E esta a mídia não escondeu. Durante os 17 dias da festa do Pan, enquanto festejava nossos heróis, a imprensa foi realista, e deu todas as informações relevantes sobre as chances dos brasileiros em cada modalidade ? sempre mencionando tempos e índices dos competidores de excelência, como base de comparação. Foi pela imprensa que ficamos sabendo que após três ouros consecutivos do Brasil no hipismo por equipe em Pans os EUA mandaram seu primeiro time a São Domingos. O Brasil ficou com bronze e nem conseguiu a vaga para Atenas. Fernando Scherer venceu o campeão olímpico Gary Hall Jr. (EUA) nos 50m livre ? mas seu tempo, de 22s40, é apenas o 11? do mundo. Em Atenas, Scherer enfrentará o russo Alexander Popov, recordista mundial (com 21s64) e detentor da melhor marca do ano (21s92). Nem por isso o ouro de Xuxa no Pan perde seu valor ? embora Ricardo Prado, comentarista de natação da ESPN Brasil (ele mesmo recordista mundial e medalha de prata nos 400m medley na Olimpíada de Los Angeles, em 84), tenha valorizado mais os 10 índices olímpicos alcançados pelos nadadores brasileiros, com vaga garantida em Atenas. Frio e objetivo, Pradinho foi o melhor comentarista: acertou todas as previsões.
Neste Pan a imprensa escrita foi pródiga em informação relevante. Um exemplo foi a análise de Paulo Cobos, na Folha de 18/8, sobre nossa vocação para os esportes coletivos (ouro no futebol feminino, no handebol dos dois sexos e no basquete masculino; prata no pólo aquático masculino e no futebol masculino, bronze no basquete feminino, no vôlei masculino e no hóquei em linha). "Considerando apenas essas provas, o país ficaria na frente até dos EUA. Nesses nove eventos, os americanos ganharam apenas dois ouros e dois bronzes", informa a matéria. Você sabia disso? Pois é importante saber: a mídia quase toda cobra que o Brasil imite Cuba e invista com força nos esportes individuais, que rendem muita medalha. Mas vocação não se coíbe, aprimora-se.

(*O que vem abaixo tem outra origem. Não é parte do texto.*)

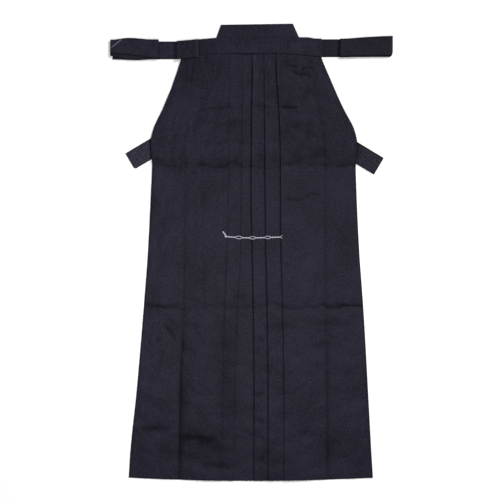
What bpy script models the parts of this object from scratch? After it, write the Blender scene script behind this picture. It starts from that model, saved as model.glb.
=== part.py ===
# Hakama trousers laid flat on their back, pleated front up, with their own ties.
#
# Sizes are in millimetres and become metres where a mesh is made. X runs to the right of the
# garment as it lies, Y runs from hem to waist, and Z is up, away from the surface it lies on.
# The origin is on that surface, under the middle of everything built. "Right" and "left" in the
# names are the wearer's, so the right leg lies on the -X side.

import bmesh
import bpy
from mathutils import Vector

MM = 0.001

# Driving sizes: a 95 cm hakama, which is measured from hem to the lower edge of the front band
HEM_TO_BAND = 950.0
OVERALL_LENGTH = 1014.0
OVERALL_WIDTH = 627.0
TIE_WIDTH = 38.0

# Walls and the clearance between any two layers
CLOTH = 1.0
GAP = 0.3
PITCH = CLOTH + GAP
BAND_WALL = 1.4
FRONT_TIE_WALL = 1.2
BACK_TIE_WALL = 1.4
BACK_TIE_REST = 0.1
BOARD_THICKNESS = 2.8

# Pleats: how far each one is folded in, and how far a layer takes to climb over the one below
PLEAT_DEPTH_AT_HEM = 50.0
PLEAT_DEPTH_AT_WAIST = 38.0
CLIMB = 8.0
CENTRE_SEAM_BEHIND_FOLD = 13.0

# Heights that the layers lie at, measured to the underside of a layer
LOWER_TIE_Z = 1.7
UPPER_TIE_Z = LOWER_TIE_Z + FRONT_TIE_WALL + GAP
FRONT_OVER_TIES = UPPER_TIE_Z + FRONT_TIE_WALL + GAP
FRONT_OVER_BACK = CLOTH + GAP
TIES_START_UP = 699.0
TIES_CLEARED_UP = 646.0
SLIT_DROOP = 2.0

# The cloth stands a little between the creases that packing pressed across it
CROSS_CREASES = (0.0, 388.0, TIES_CLEARED_UP)
PUFF = 2.2

# Bow of the hem and of the waist seam between the middle and each side
HEM_BOW = 7.0
HEM_BOW_ENDS_UP = 200.0
HEM_HALF_WIDTH = 271.0
WAIST_BOW = 9.0
WAIST_BOW_STARTS_UP = 780.0
WAIST_HALF_WIDTH = 160.0

# Sections across the legs. up: height above the hem; left and right: the side edges; creases: the
# pressed lines beside them; a to e: the edges of the five front pleats, from -X to +X.
COLUMNS = ("up", "left", "left_crease", "a", "b", "c", "d", "e", "right_crease", "right")
SECTIONS = (
    (0, -274.0, -161.0, -66.5, -39.5, 3.5, 35.0, 71.0, 168.0, 268.5),
    (68, -269.5, -160.0, -66.0, -39.0, 3.5, 35.0, 71.0, 168.0, 264.5),
    (202, -256.0, -158.0, -64.5, -38.0, 3.5, 35.0, 70.5, 166.5, 257.5),
    (379, -241.0, -152.0, -60.0, -32.0, 2.5, 33.5, 68.5, 164.0, 247.5),
    (512, -231.0, -149.0, -55.0, -24.5, 0.5, 30.5, 66.0, 162.5, 238.0),
    (646, -224.3, -148.0, -52.0, -23.0, -2.5, 28.5, 65.0, 162.0, 231.8),
    (699, -222.0, -148.0, -52.0, -22.5, -2.7, 28.0, 65.0, 162.0, 230.3),
    (752, -225.0, -148.0, -51.5, -22.5, -2.2, 28.0, 64.0, 160.0, 233.0),
    (779, -219.5, -146.0, -51.5, -22.0, -2.0, 28.0, 63.0, 158.0, 227.0),
    (832, -197.5, -140.0, -51.0, -20.5, -1.0, 28.0, 60.0, 148.0, 203.0),
    (905, -170.0, -132.0, -51.0, -20.0, 1.0, 28.0, 55.5, 135.0, 171.5),
    (944, -157.0, -128.0, -51.0, -20.0, 1.0, 28.0, 55.0, 129.0, 155.0),
    (962, -150.5, -125.0, -51.0, -20.0, 1.0, 28.0, 55.0, 126.0, 149.0),
)
FRONT_ROWS = (
    0, 20, 68, 135, 202, 290, 360, 388, 416, 464, 512, 580, 646,
    672, 699, 725, 752, 779, 806, 832, 868, 905, 930, 950, 956, 962,
)
BACK_ROWS = (0, 68, 202, 379, 512, 646, 699, 752, 779)

# The stiff back board, which stands above the band: corners from lower left, anticlockwise
BOARD_LOWER_LEFT = (-98.0, 421.0)
BOARD_LOWER_RIGHT = (130.0, 423.0)
BOARD_UPPER_RIGHT = (92.0, 507.0)
BOARD_UPPER_LEFT = (-68.0, 504.3)
BOARD_EDGE_RADIUS = 0.8

# The front band: its ends, the line of its upper edge, and how it comes down behind the pleats.
# At its -X end it is doubled back over itself before it turns under.
BAND_LEFT = -166.0
BAND_RIGHT_LOW = 158.5
BAND_RIGHT_HIGH = 156.0
BAND_TURN_IN = 4.5
BAND_FOLD_INNER = -118.0
BAND_FOLD_DROP = 1.8
BAND_UPPER_EDGE = ((-166.0, 468.5), (-79.0, 475.5), (92.0, 476.5), (138.0, 473.0), (158.5, 474.0))
BAND_OVER_FRONT = GAP + 0.1
BAND_SEAM_DEPTH = 12.0
BAND_FALL_STARTS = 14.5
BAND_REST_OVER_BOARD = BOARD_THICKNESS + 0.9
BAND_REST_OVER_TIES = FRONT_OVER_TIES
BAND_OVER_BOARD_HALF = 70.0

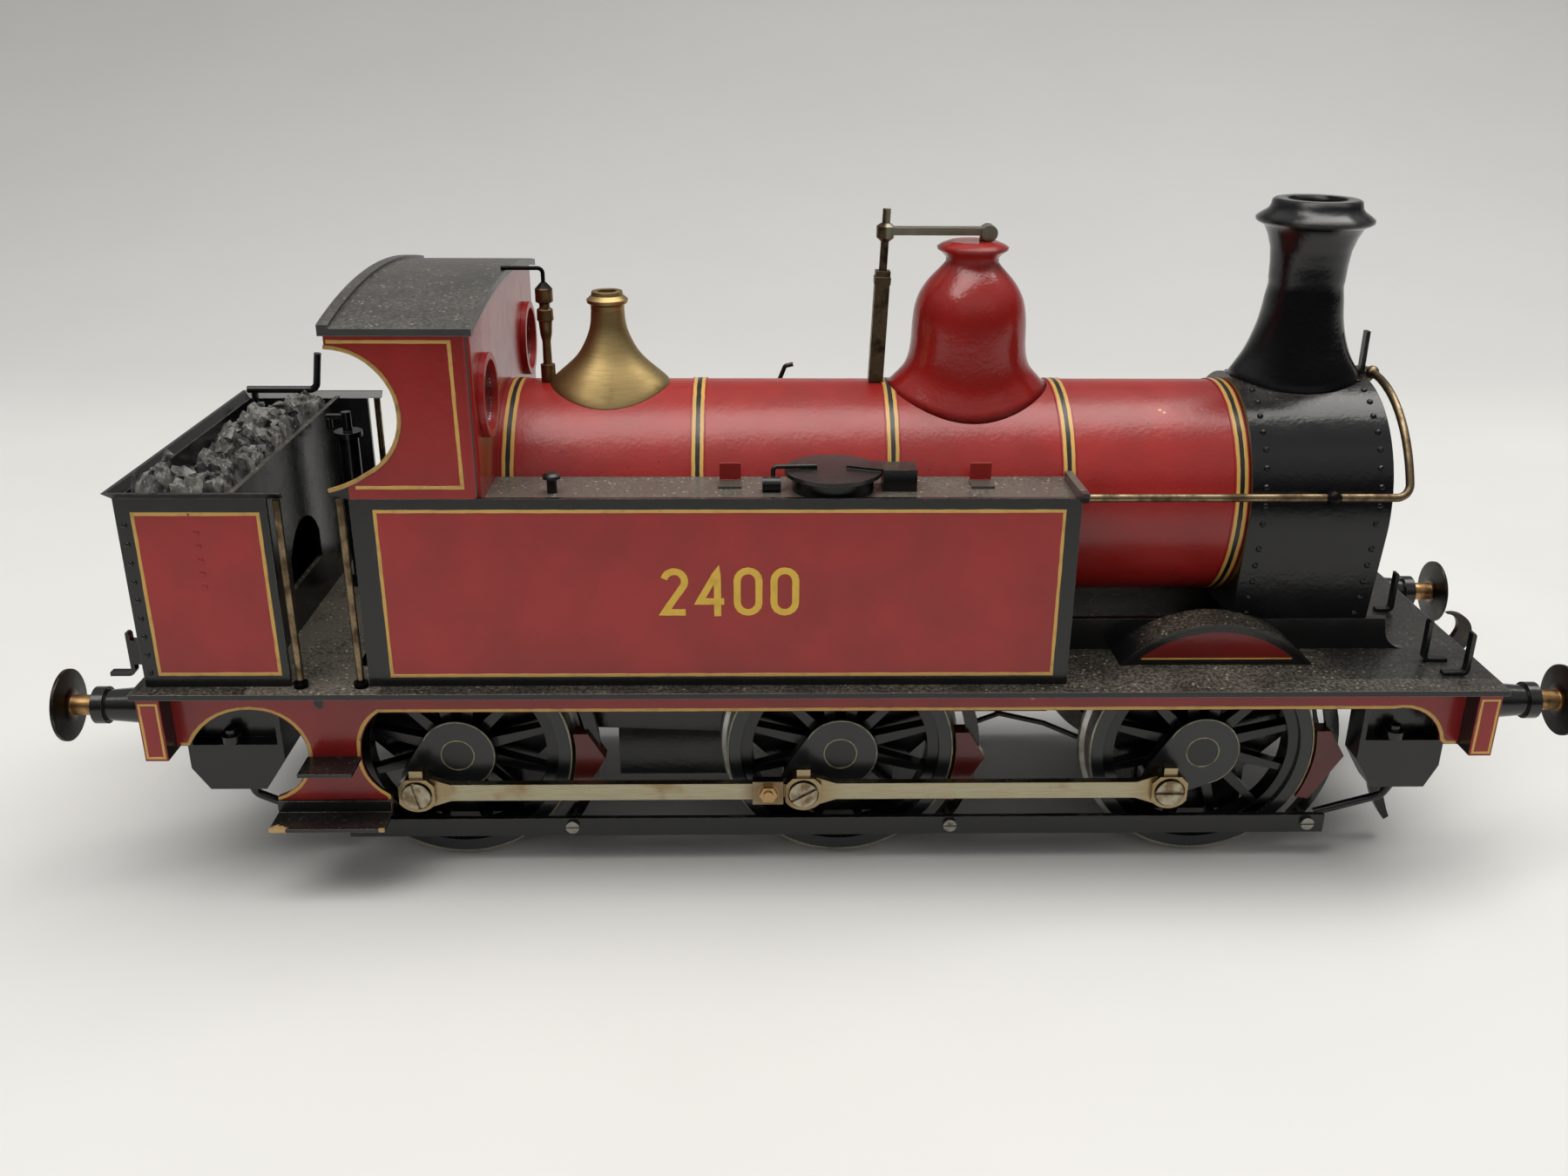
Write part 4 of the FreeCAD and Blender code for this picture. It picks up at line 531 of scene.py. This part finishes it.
tank_paint = enamel("tank_enamel", BLACK,
                    zones=((panel_zone(*TANK_PANEL), RED), (tank_top_zone, TANK_TOP_GREY)), gloss=0.19,
                    peel=0.012, dust_and_sheen=0.8, dust_zone=tank_top_zone, wear=(0.14, 0.12, 0.11), seed=8)
bunker_paint = enamel("bunker_enamel", BLACK,
                      zones=((panel_zone(*BUNKER_PANEL), RED), (back_panel_zone, RED)), gloss=0.20,
                      peel=0.014, wear=(0.20, 0.18, 0.16), wear_amount=0.55, seed=9)
cab_paint = enamel("cab_enamel", BLACK, zones=((cab_outside, RED_SHADED),), gloss=0.20, peel=0.016,
                   wear=(0.16, 0.05, 0.035), wear_amount=0.4, seed=10)
valance_paint = enamel("valance_enamel", BLACK, zones=((valance_outside, RED_DEEP),), gloss=0.2,
                       wear=(0.20, 0.09, 0.05), wear_amount=0.35, spots=VALANCE_SPOTS, seed=11)
beam_paint = enamel("beam_enamel", BLACK, zones=((beam_outside, RED_DEEP),), gloss=0.2,
                    wear=(0.42, 0.22, 0.09), wear_amount=0.42, seed=12)
splasher_paint = enamel("splasher_enamel", BLACK, zones=((splasher_face, (0.17, 0.010, 0.009)),), gloss=0.2,
                        dust_and_sheen=0.9, wear=(0.10, 0.09, 0.08), seed=13)
block_paint = enamel("brake_block_enamel", (0.11, 0.013, 0.012), gloss=0.22, wear=LINE_OCHRE,
                     wear_amount=0.62, seed=14)
# on the roof the pale dust on upward faces is dust and also a painted reflection of the bright room overhead
roof_paint = enamel("roof_enamel", (0.02, 0.02, 0.021), gloss=0.34, dust_and_sheen=0.5, specular=1.0,
                    wear=(0.17, 0.17, 0.17), wear_amount=0.6, seed=15)
band_paint = enamel("band_enamel", LINE_YELLOW, zones=((band_black, BLACK), (band_red, RED)), gloss=0.32,
                    wear=(0.45, 0.42, 0.36), wear_amount=0.25, seed=16)
brass_cover = metal("aged_brass", BRASS, BRASS_DARK, roughness=0.42, patina_size=6.0, amount=0.42,
                    brushed=(0.15, 0.15, 3.0), seed=1)
brass = metal("dull_brass", BRASS, BRASS_DARK, roughness=0.36, amount=0.6, seed=2)
bronze = metal("bronze_wire_finish", BRONZE_WORN, BRONZE, roughness=0.32, patina_size=2.5, amount=0.75,
               extra=rail_fittings, seed=3)
whistle_bronze = metal("whistle_bronze", (0.20, 0.125, 0.06), (0.07, 0.045, 0.025), roughness=0.36,
                       patina_size=1.6, amount=0.6, extra=whistle_wire, seed=4)
salter_bronze = metal("salter_bronze", (0.14, 0.10, 0.06), (0.035, 0.026, 0.018), roughness=0.36,
                      patina_size=1.6, amount=0.65, extra=salter_lever, seed=9)
steel = metal("turned_steel", (0.30, 0.29, 0.27), (0.12, 0.09, 0.06), roughness=0.3, patina_size=1.5,
              amount=0.4, seed=5)
dark_steel = metal("blackened_steel", STEEL_DARK, (0.10, 0.08, 0.06), roughness=0.38, patina_size=2.0,
                   seed=6)
nickel = metal("rod_nickel_silver", NICKEL, NICKEL_BROWN, roughness=0.26, patina_size=5.0, amount=0.38,
               brushed=(0.12, 1.0, 3.0), extra=brassy_ends, seed=7, grain=0.008)
motor_can = metal("plated_can", (0.52, 0.53, 0.54), (0.30, 0.28, 0.25), roughness=0.34, seed=8)
fitting_paint = enamel("fitting_enamel", BLACK, zones=((lug_upstand, RED), (lug_foot, TANK_TOP_GREY)),
                       gloss=0.30, dust_and_sheen=0.12, wear=(0.12, 0.10, 0.09), seed=17)
yellow = line_finish("lining_yellow", LINE_YELLOW, LINE_OCHRE)
ochre = line_finish("lining_ochre", LINE_OCHRE, (0.20, 0.11, 0.035))
pale_line = line_finish("lining_pale", LINE_PALE, (0.10, 0.09, 0.06))
number_yellow = line_finish("number_yellow", PALE_NUMBER, (0.60, 0.36, 0.03))
coal = coal_finish()

DRESS = {
    footplate_paint: ("footplate",),
    valance_paint: ("valances",),
    step_paint: ("cab_steps",),
    beam_paint: ("buffer_beams",),
    splasher_paint: ("splashers",),
    block_paint: ("brake_blocks",),
    roof_paint: ("cab_roof",),
    band_paint: ("boiler_bands",),
    tank_paint: ("side_tanks",),
    bunker_paint: ("bunker",),
    cab_paint: ("cab_shell",),
    red: ("boiler_barrel", "spectacle_rims"),
    red_dome: ("dome",),
    brass_cover: ("safety_valve_cover",),
    bronze: ("handrails",),
    salter_bronze: ("salter_valve",),
    whistle_bronze: ("whistle",),
    black_gloss: ("smokebox", "smokebox_door"),
    black_cast: ("chimney",),
    black_dusty: ("coal_plate", "backhead"),
    fitting_paint: ("tank_fittings",),
    black: ("main_frames", "frame_spacers", "ashpan", "buffer_housings", "sandboxes_and_pipes",
            "brake_hangers", "brake_pull_rods", "handbrake", "fire_iron", "lamp_irons"),
    brass: ("axle_bushes", "gearbox", "worm_wheel"),
    dark_steel: ("drawhooks", "pickups"),
    steel: ("chassis_screws", "worm_shaft", *(f"{corner}_buffer_spring" for corner in CORNERS)),
    nickel: ("right_coupling_rods", "left_coupling_rods"),
    motor_can: ("motor",),
    glass_finish(): ("cab_windows",),
    buffer_finish(): tuple(f"{corner}_buffer" for corner in CORNERS),
}


def dress(node, material):
    """Put one material on every slot of a CAD node."""
    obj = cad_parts[node]
    if not obj.material_slots:
        obj.data.materials.append(material)
    for slot in obj.material_slots:
        slot.material = material


for material, nodes in DRESS.items():
    for node in nodes:
        dress(node, material)
for name, x in AXLES.items():
    dress(f"{name}_wheels", wheel_paint(x))
    dress(f"{name}_axle", axle_finish(x))


# ---- new pieces ----

def piece(name, mesh, body, material):
    """Turn a finished bmesh into a named object that rides a body."""
    bmesh.ops.recalc_face_normals(mesh, faces=mesh.faces)
    data = bpy.data.meshes.new(name)
    mesh.to_mesh(data)
    mesh.free()
    data.materials.append(material)
    obj = bpy.data.objects.new(name, data)
    bpy.context.collection.objects.link(obj)
    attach(obj, body)
    return obj


def side_wall(side, y):
    """Places (x, z, height off the wall) on an upright side plane."""
    return lambda u, v, h: Vector((u, side * (y + h), v))


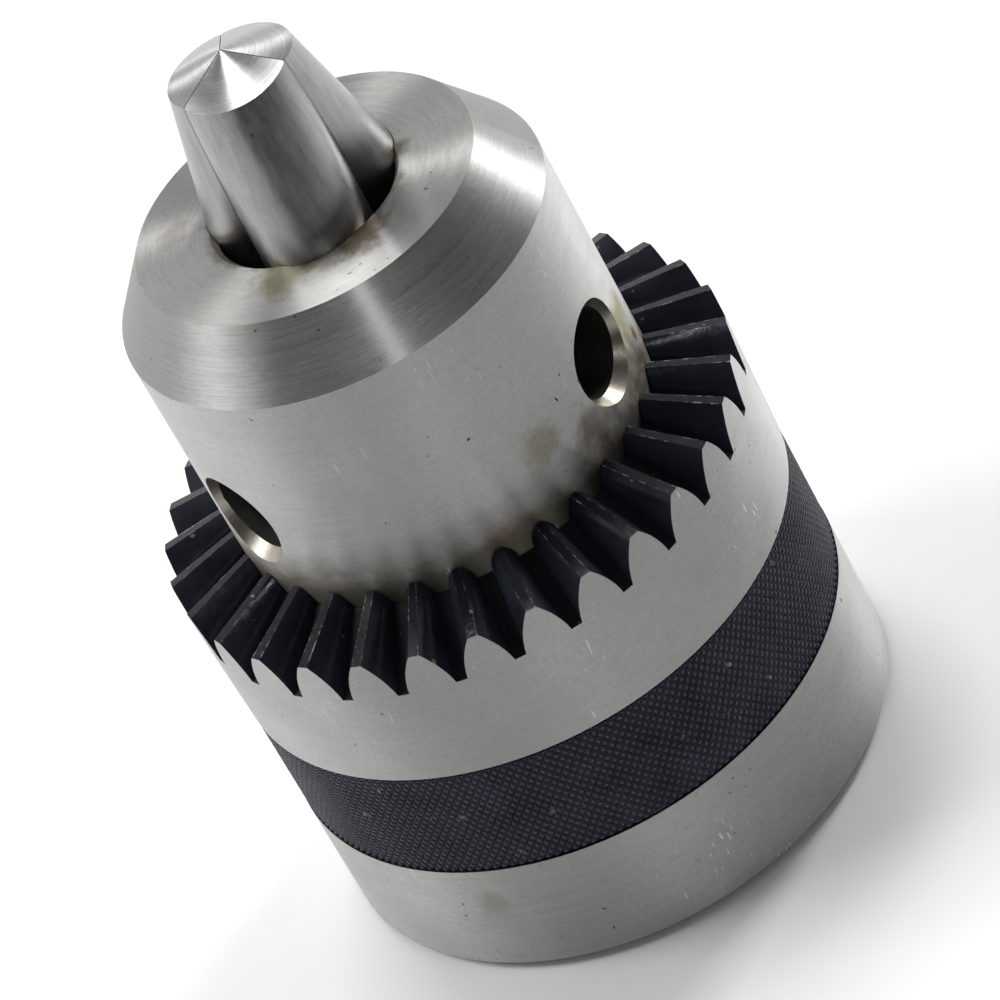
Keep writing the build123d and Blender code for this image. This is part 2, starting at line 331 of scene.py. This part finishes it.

Excetuando o time de handebol masculino ? que após a vitória sensacional sobre a Argentina por 31 a 30 na prorrogação cantava que "o bicho vai pegar em Atenas" ?, não vi um atleta brasileiro jurando medalha na Olimpíada, apenas prometendo muito esforço. Do técnico Lula, medalha de ouro no basquete masculino, a Carlos Artur Nuzman, presidente do Comitê Olímpico Brasileiro, a postura realista prevaleceu.
O papel de ouro da mídia
O povão também não se iludiu. O Lance! pergunta em seu fórum na internet: o Pan pode ser considerado um laboratório para 2004, ou provoca uma euforia sem motivo nos brasileiros, já que os principais atletas das potências esportivas não participam? Todos os comentários lá postados são realistas, alguns até agressivamente pessimistas. Um deles, sereno, diz: "Não. Apesar de o Brasil ter evoluído bastante, com investimentos tanto da iniciativa privada quanto do governo, ainda é cedo para pensar que o Brasil poderia ser surpresa nas próximas Olimpíadas." Pronto, resumido.
A matéria da Reuters, que mostra com clareza cristalina que estamos longe dos recordes mundiais e olímpicos, diz que "resta esquecer o Pan e torcer por surpresas e melhores desempenhos ? como o do futebol e do vôlei masculino ? para que o Brasil não deixe a Grécia com mais do que, na melhor das hipótese, um ouro".
Não, não devemos esquecer o Pan, palco nobre para muitos atletas que jamais pisarão no Olimpo. Devemos é lembrar que é impossível cobrar de um país que ocupa a 65? posição no Índice de Desenvolvimento Humano da ONU performance de potência atlética (e até voltamos de Sydney com o 52? lugar…). Não seria coerente. Somos o país com a pior distribuição de renda do mundo. Os meninos do boxe, tão criticados pelos dois bronzes, há pouco tempo moravam debaixo de uma arquibancada e bebiam água da torneira, como informou Nuzman ao Sportv. Ganharam uma casa e condições de vida razoável. Vão subir ao pódio em Atenas? Claro que não. Mas se continuarem recebendo apoio talvez cheguem fortes e seguros ao Rio 2007. O que será um grande feito.
Talvez não caiba à mídia optar entre euforia e depressão, entre complacência e superexigência em época de Pan e Olimpíada. O que certamente cabe à mídia é o cumprimento de sua função social, mostrar a realidade difícil dos nossos atletas amadores, exigir das autoridades ações decisivas para que o esporte se transforme em veículo de inclusão social. Isso, sim, é uma empreitada digna de ouro. Por enquanto, presa ao futebol, nossa imprensa leva apenas o bronze.